Most of those who came into contact with the 2008 Swedish masterpiece Let the Right One In were immediately captivated and hypnotised by its brilliance, especially in the wake of the insipid Twilight phenomenon. Let the Right One In committed an unforgivable sin, though: it was foreign and subtitle-laden, meaning the movie never existed in Hollywood’s eyes. Thus, now we have Let Me In – the gratuitous redo – a quick two years after the original film. Of course, this remake has been controversial from the beginning because it’s simply unnecessary, and alas the final product hardly alleviates these reservations. On its own, 2010’s Let Me In is well-made and benefits from elegant visual flourishes, but it’s almost a direct copy of the beloved original and therefore comes across as pointless for those already familiar with the material. Additionally, writer-director Matt Reeves (Cloverfield) aimed to make a moody, sullen shocker with a touch of romance, but dull and ponderous are more appropriate descriptors.

Set in New Mexico in the winter of the early 1980s, Let Me In concerns 12-year-old Owen (Smit-McPhee). Bullied incessantly at school, Owen lives a solitary life in a bleak apartment complex, and takes solace in voyeurism and violent fantasies while perpetually yearning for a friend. Into the community soon comes a strange pre-teen named Abby (Moretz), who drags around an older man (Jenkins) whom everyone assumes is her father. Through their mutual appreciation of puzzles and after a string of snowy late-night meetings, Abby and Owen forge a tentative friendship. His correspondences with Abby are all the more exciting for Owen since his home life was destroyed by a bitter divorce. Little does Owen realise, however, that Abby is in fact a vampire. Meanwhile, after a string of murders in the local area, a detective (Koteas) begins an investigation which brings him closer and closer to Abby’s doorstep.

Let Me In is not terrible per se, but it pales in comparison to its predecessor. Frankly, the film feels meaningless and gutless, with any justification for its existence being financial rather than artistic since Reeves did nothing to improve upon the original film in any worthwhile or substantive way. Dialogue is also not a strong point, as it would seem that Reeves literally put the original Swedish script through Google Translator and passed the product off as his own. Yet while the film is incredibly faithful to the original, a few changes were made which hinder this remake’s effectiveness, most notably that Abby is not an alluring question mark to be explored over two hours but instead an animal from the word “go”. Reeves also chose to dispose of the peripheral faces of the story, and not explore the local townspeople. This may keep all eyes on Owen and Abby, but it drains the threat of the film and renders the attack scenes as hollow violence to satiate the mainstream crowd. In the process, crucial steps of suspense are lost. Perhaps most importantly, as a standalone movie Let Me In suffers from clumsy pacing. While Let the Right One In was captivating from the very first frame, Let Me In is too cold and detached. Instead of quietly alluring, it’s just dreary.

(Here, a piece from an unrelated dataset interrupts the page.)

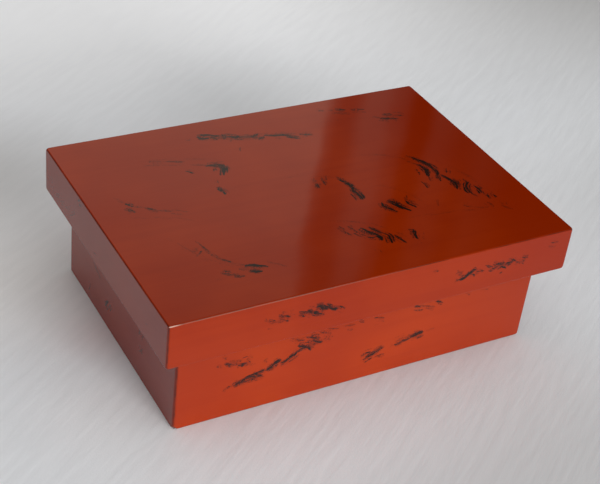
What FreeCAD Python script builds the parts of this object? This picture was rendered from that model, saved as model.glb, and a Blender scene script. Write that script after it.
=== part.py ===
"""Lacquered wooden box with a loose lid that overhangs its base all round.

The base and the lid are built alike, each as a tray: four mitred boards round a panel that sits in
their rabbets, held by feathers across the corners and by tapered pegs into the panel's edges, and
then coated. Red lacquer wraps the outside and the mouth, black lacquer lines the inside, and the
base has a black underside. The lid is such a tray turned over, and its ceiling lies on the base's
rim. Lengths are in millimetres.

The origin is on the surface that the box stands on, under its centre. +X runs along the long side,
-Y points to the front and +Z up.
"""

import FreeCAD, Part

import os
from dataclasses import dataclass
from math import cos, pi, sin

from FreeCAD import Vector

# Base, over its lacquer
base_length = 167.2
base_width = 113.2
base_height = 54.2

# Lid, over its lacquer, and its play round the base
lid_height = 20.2
lid_play = 1.8

# Coats of lacquer, each with its cloth and ground
red_coat = 0.8
black_coat = 0.6
underside_coat = 0.5

# Boards of the base, and the rabbet in its walls that takes the bottom board
base_wall_board = 4.2
base_bottom_board = 5.0
base_rabbet = 2.1

# Boards of the lid, and the rabbet in its rails that takes the top board
lid_rail_board = 5.2
lid_top_board = 4.6
lid_rabbet = 2.6

# Feathers glued into saw kerfs across the mitred corners
feather_thickness = 1.2
feather_depth_share = 0.72
base_feather_count = 3
lid_feather_count = 2

# Pegs whittled to a tapered eight-sided pin, through the boards' lips into the panel's edges
peg_flat_count = 8
peg_head_diameter = 2.2
peg_tip_diameter = 1.5
peg_length = 12.0
peg_clearance = 0.05
long_side_peg_count = 3
short_side_peg_count = 2

# Rounded edges of the lacquer
lid_corner_round = 1.0
lid_top_round = 0.6
base_corner_round = 1.2
base_foot_round = 0.5
mouth_round = 0.4
inner_corner_round = 2.0
inner_floor_round = 1.4

# Every cut runs past the faces it opens by this much
overrun = 1.0

# Which way each side faces, and which way it runs
SIDES = {
    "front": (Vector(0, -1, 0), Vector(1, 0, 0)),
    "back": (Vector(0, 1, 0), Vector(1, 0, 0)),
    "left": (Vector(-1, 0, 0), Vector(0, 1, 0)),
    "right": (Vector(1, 0, 0), Vector(0, 1, 0)),
}
CORNERS = [(across, along) for across in ("front", "back") for along in ("left", "right")]


@dataclass
class Tray:
    """One half of the box, with its closed face at z = 0 and its mouth at z = height."""

    length: float
    width: float
    height: float
    board: float
    panel: float
    rabbet: float
    face_coat: float
    feathers: int
    corner_round: float
    face_round: float

    @property
    def core_length(self):
        """Length over the bare boards."""
        return self.length - 2 * red_coat

    @property
    def core_width(self):
        """Width over the bare boards."""
        return self.width - 2 * red_coat

    @property
    def core_top(self):
        """Where the boards end below the coat on the mouth."""
        return self.height - red_coat

    @property
    def panel_top(self):
        """The panel's inner wooden face."""
        return self.face_coat + self.panel

    @property
    def floor(self):
        """The lacquered surface that the cavity ends on."""
        return self.panel_top + black_coat

    @property
    def wall(self):
        """A finished wall, with both of its coats."""
        return red_coat + self.board + black_coat


base = Tray(
    length=base_length,
    width=base_width,
    height=base_height,
    board=base_wall_board,
    panel=base_bottom_board,
    rabbet=base_rabbet,
    face_coat=underside_coat,
    feathers=base_feather_count,
    corner_round=base_corner_round,
    face_round=base_foot_round,
)

overhang = lid_play + red_coat + lid_rail_board + black_coat

lid = Tray(
    length=base_length + 2 * overhang,
    width=base_width + 2 * overhang,
    height=lid_height,
    board=lid_rail_board,
    panel=lid_top_board,
    rabbet=lid_rabbet,
    face_coat=red_coat,
    feathers=lid_feather_count,
    corner_round=lid_corner_round,
    face_round=lid_top_round,
)

overall_height = base_height + lid.floor


def block(length, width, low, high):
    """A sharp block centred on the Z axis between two heights."""
    return Part.makeBox(length, width, high - low, Vector(-length / 2, -width / 2, low))


def flat_face(points):
    """A flat face inside the closed outline through some points."""
    return Part.Face(Part.makePolygon(points + points[:1]))


def prism(points, low, high):
    """An upright prism over a closed outline."""
    lift = Vector(0, 0, low)
    return flat_face([point + lift for point in points]).extrude(Vector(0, 0, high - low))


def round_upright(shape, radius):
    """Round the edges that run straight up."""
    upright = [edge for edge in shape.Edges if edge.BoundBox.ZLength > shape.BoundBox.ZLength / 2]
    return shape.makeFillet(radius, upright)


def round_level(shape, radius, height):
    """Round the edges that lie in the level plane at one height."""
    level = [edge for edge in shape.Edges if lies_level(edge, height)]
    return shape.makeFillet(radius, level)


def lies_level(edge, height):
    """Whether all of an edge lies at one height, within a small part of its own length."""
    slack = edge.Length / 1000
    box = edge.BoundBox
    return abs(box.ZMin - height) < slack and abs(box.ZMax - height) < slack


def reach(tray, direction, inset):
    """From the centre to a wooden face of the tray, moved in by an inset."""
    half = tray.core_length / 2 if direction.x else tray.core_width / 2
    return half - inset


def cavity(tray, low):
    """The space inside the tray, from a height to past its mouth, with rounded corners."""
    space = block(tray.length - 2 * tray.wall, tray.width - 2 * tray.wall, low, tray.height + overrun)
    return round_upright(space, inner_corner_round)


def feather(tray, across, along, height):
    """A three-cornered slip across one mitre, flush with the boards' outer faces."""
    ends = [SIDES[side][0] for side in (across, along)]
    corner = ends[0] * reach(tray, ends[0], 0) + ends[1] * reach(tray, ends[1], 0)
    leg = 2 * tray.board * feather_depth_share
    points = [corner, corner - ends[0] * leg, corner - ends[1] * leg]
    return prism(points, height - feather_thickness / 2, height + feather_thickness / 2)


def corner_feathers(tray, across, along):
    """The feathers of one corner, evenly spaced between the panel and the mouth."""
    pitch = (tray.core_top - tray.panel_top) / (tray.feathers + 1)
    heights = [tray.panel_top + pitch * (i + 1) for i in range(tray.feathers)]
    return [feather(tray, across, along, height) for height in heights]


def ring(centre, run, radius):
    """The corners of a peg's section, with one of its flats on top."""
    turns = [2 * pi * (i + 0.5) / peg_flat_count for i in range(peg_flat_count)]
    return [centre + run * radius * cos(turn) + Vector(0, 0, radius * sin(turn)) for turn in turns]


def peg(head, outward, run, clearance):
    """A tapered peg from the middle of its head inward, grown by a clearance to make its hole."""
    tip = head - outward * (peg_length + clearance)
    wide = ring(head, run, peg_head_diameter / 2 + clearance)
    narrow = ring(tip, run, peg_tip_diameter / 2 + clearance)
    flats = [flat_face([wide[i - 1], wide[i], narrow[i], narrow[i - 1]]) for i in range(peg_flat_count)]
    return Part.makeSolid(Part.makeShell([flat_face(wide), flat_face(narrow)] + flats))


def pegs(tray, side, clearance):
    """The pegs of one side, spaced evenly along the board's outer face."""
    outward, run = SIDES[side]
    count = long_side_peg_count if run.x else short_side_peg_count
    pitch = 2 * reach(tray, run, 0) / count
    middle = outward * reach(tray, outward, 0) + Vector(0, 0, tray.face_coat + tray.panel / 2)
    heads = [middle + run * pitch * (i - (count - 1) / 2) for i in range(count)]
    return [peg(head, outward, run, clearance) for head in heads]


def all_pegs(tray, clearance):
    return [peg for side in SIDES for peg in pegs(tray, side, clearance)]


def board(tray, side):
    """A mitred board with its rabbet, the kerfs at its ends and its peg holes."""
    outward, run = SIDES[side]
    outer = outward * reach(tray, outward, 0)
    inner = outward * reach(tray, outward, tray.board)
    long_edge = run * reach(tray, run, 0)
    short_edge = run * reach(tray, run, tray.board)
    outline = [outer - long_edge, outer + long_edge, inner + short_edge, inner - short_edge]
    solid = prism(outline, tray.face_coat, tray.core_top)
    kerfs = [slip for corner in CORNERS if side in corner for slip in corner_feathers(tray, *corner)]
    seat = panel_block(tray, tray.face_coat - overrun)
    return solid.cut([seat] + kerfs + pegs(tray, side, peg_clearance))


def panel_block(tray, low):
    """The block between the boards' rabbets, up to the panel's inner face."""
    lip = tray.board - tray.rabbet
    return block(tray.core_length - 2 * lip, tray.core_width - 2 * lip, low, tray.panel_top)


def panel(tray):
    """The board that closes the tray, with its peg holes."""
    return panel_block(tray, tray.face_coat).cut(all_pegs(tray, peg_clearance))


def outer_lacquer(tray, core_bottom):
    """Red coat on the walls and over the mouth, and on the closed face above the core's bottom."""
    outside = round_upright(block(tray.length, tray.width, 0, tray.height), tray.corner_round)
    outside = round_level(outside, tray.face_round, 0)
    core = block(tray.core_length, tray.core_width, core_bottom, tray.core_top)
    coat = outside.cut([core, cavity(tray, tray.core_top - overrun)])
    return round_level(coat, mouth_round, tray.height)


def inner_lacquer(tray):
    """Black coat on the floor and the walls, thicker where it rounds out the corners."""
    length = tray.core_length - 2 * tray.board
    width = tray.core_width - 2 * tray.board
    lining = block(length, width, tray.panel_top, tray.core_top)
    return lining.cut(round_level(cavity(tray, tray.floor), inner_floor_round, tray.floor))


def underside_lacquer(tray):
    """Black coat under the boards and the panel, framed by the red one."""
    return block(tray.core_length, tray.core_width, 0, tray.face_coat)


def turned_over(shape):
    """The shape mirrored top to bottom, into the place of the closed lid."""
    turned = shape.mirror(Vector(0, 0, 0), Vector(0, 0, 1))
    turned.translate(Vector(0, 0, overall_height))
    return turned


def wooden_pieces(tray, prefix, side_name, panel_name):
    """The names and shapes of a tray's boards, panel, feathers and pegs."""
    pieces = {prefix + "_" + side + "_" + side_name: board(tray, side) for side in SIDES}
    pieces[prefix + "_" + panel_name + "_board"] = panel(tray)
    for across, along in CORNERS:
        name = prefix + "_feathers_" + across + "_" + along
        pieces[name] = Part.makeCompound(corner_feathers(tray, across, along))
    pieces[prefix + "_" + panel_name + "_pegs"] = Part.makeCompound(all_pegs(tray, 0))
    return pieces


def base_pieces():
    pieces = wooden_pieces(base, "base", "board", "bottom")
    pieces["base_outer_lacquer"] = outer_lacquer(base, -overrun)
    pieces["base_inner_lacquer"] = inner_lacquer(base)
    pieces["base_underside_lacquer"] = underside_lacquer(base)
    return pieces


def lid_pieces():
    pieces = wooden_pieces(lid, "lid", "rail", "top")
    pieces["lid_outer_lacquer"] = outer_lacquer(lid, lid.face_coat)
    pieces["lid_inner_lacquer"] = inner_lacquer(lid)
    return {name: turned_over(shape) for name, shape in pieces.items()}


def write_parts():
    os.makedirs("parts", exist_ok=True)
    pieces = {**base_pieces(), **lid_pieces()}
    for name, shape in pieces.items():
        shape.exportStep(os.path.join("parts", name + ".step"))
    print(len(pieces), "nodes,", sum(len(shape.Solids) for shape in pieces.values()), "solids")


write_parts()
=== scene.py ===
"""The lacquered box as it looks, with its floor, its light and its camera.

The box is red lacquer with dark marks outside and black lacquer inside and underneath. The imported
model gives the places and the sizes, in metres: +X runs along the long side, -Y points to the front
and +Z up. Small sizes are written in millimetres, and the marks in tenths of one.
"""

from dataclasses import dataclass
from math import cos, hypot, pi, radians, sin

import bmesh
import bpy
import numpy as np
from mathutils import Euler, Matrix, Vector

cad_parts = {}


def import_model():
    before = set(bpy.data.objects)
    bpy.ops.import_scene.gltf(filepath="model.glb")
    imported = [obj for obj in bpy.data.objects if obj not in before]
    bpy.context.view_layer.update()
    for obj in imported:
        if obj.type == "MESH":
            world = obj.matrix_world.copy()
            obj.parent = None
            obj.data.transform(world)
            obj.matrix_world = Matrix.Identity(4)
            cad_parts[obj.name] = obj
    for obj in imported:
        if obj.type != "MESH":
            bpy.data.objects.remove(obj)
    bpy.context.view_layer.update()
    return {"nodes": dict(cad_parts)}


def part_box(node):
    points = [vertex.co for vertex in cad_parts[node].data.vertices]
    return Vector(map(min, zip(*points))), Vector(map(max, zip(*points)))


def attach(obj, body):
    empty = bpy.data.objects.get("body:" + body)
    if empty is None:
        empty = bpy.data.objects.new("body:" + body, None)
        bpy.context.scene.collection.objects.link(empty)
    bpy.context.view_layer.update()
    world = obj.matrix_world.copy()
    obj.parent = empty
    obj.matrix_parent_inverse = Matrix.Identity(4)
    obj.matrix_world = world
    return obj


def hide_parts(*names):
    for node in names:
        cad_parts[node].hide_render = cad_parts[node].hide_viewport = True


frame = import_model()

MM = 0.001

# Coats and rounded edges, in mm
BLACK_COAT = 0.6
LID_CORNER_ROUND = 1.0
LID_TOP_ROUND = 0.6
BASE_CORNER_ROUND = 1.2
BASE_FOOT_ROUND = 0.5
MOUTH_ROUND = 0.4
INNER_CORNER_ROUND = 2.0
INNER_FLOOR_ROUND = 1.4

# Mesh of the coats in mm: the spacing of its points, the gap from a rounded edge to the next loop
# and the reach of a weld, and then the segments of a rounded edge
RED_SPACING = 0.5
BLACK_SPACING = 3.0
EDGE_LOOP = 0.08
WELD = 0.001
ROUND_SEGMENTS = 5

# Camera, with its place in mm, its turns in degrees and its lens in mm on a 36 mm sensor
CAMERA_PLACE = (-256.85, -405.94, 362.98)
CAMERA_HEADING = 32.29
CAMERA_DIP = 34.54
CAMERA_ROLL = 7.13
CAMERA_LENS = 80.88
SENSOR_WIDTH = 36.0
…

Admittedly, Let Me In benefits from slick production values and impressive visual flourishes. Gorgeous cinematography courtesy of Greig Fraser is a particular highlight, and the compositions are frequently riveting; spotlighting Reeves’s commitment to constructing his remake with a striking visual identity. But even with slick production values, the special effects are surprisingly substandard. In particular, the CGI for the attack scenes is more cheesy than effective, and may provoke laughter rather than screams. Speaking of the attack scenes, the general rule of thumb is that the less seen, the more response it provokes. Reeves eschewed this rule, and amplified gore elements just for the sake of it. Thus, there’s more blood, more icky sound effects, and more direct violence. This does not achieve an increased level of fright, though – it instead makes Let Me In feel more generic and less masterful than its Swedish forerunner.

On a more positive note, the central performances of Let Me In are strong. Kodi Smit-McPhee (last seen in The Road) is perfectly believable as young Owen, who’s burdened by realisations and feelings that no tween should be forced to confront. Smit-McPhee also displays a wonderful mix of boldness, shyness and fear. Alongside him, Chloë Moretz (a.k.a. Hit Girl from Kick-Ass) is arguably Let Me In‘s largest asset – she’s chilling and well-nuanced. However, Moretz is perhaps too cute and attractive to play Abby since the character was envisioned as more androgynous in the original film. In the supporting cast, Richard Jenkins is predictably great, while Elias Koteas nailed the role of the detective.

As with any remake, those who see Let Me In without a familiarity with the original Swedish film will not understand what they’re missing. While Let Me In looks slick and is at times striking to study, it remains a condensed, vanilla interpretation of the source material. There’s absolutely no getting around the fact that Let Me In did not need to exist. Speaking in terms of versions of this story, Let Me In is not the right one.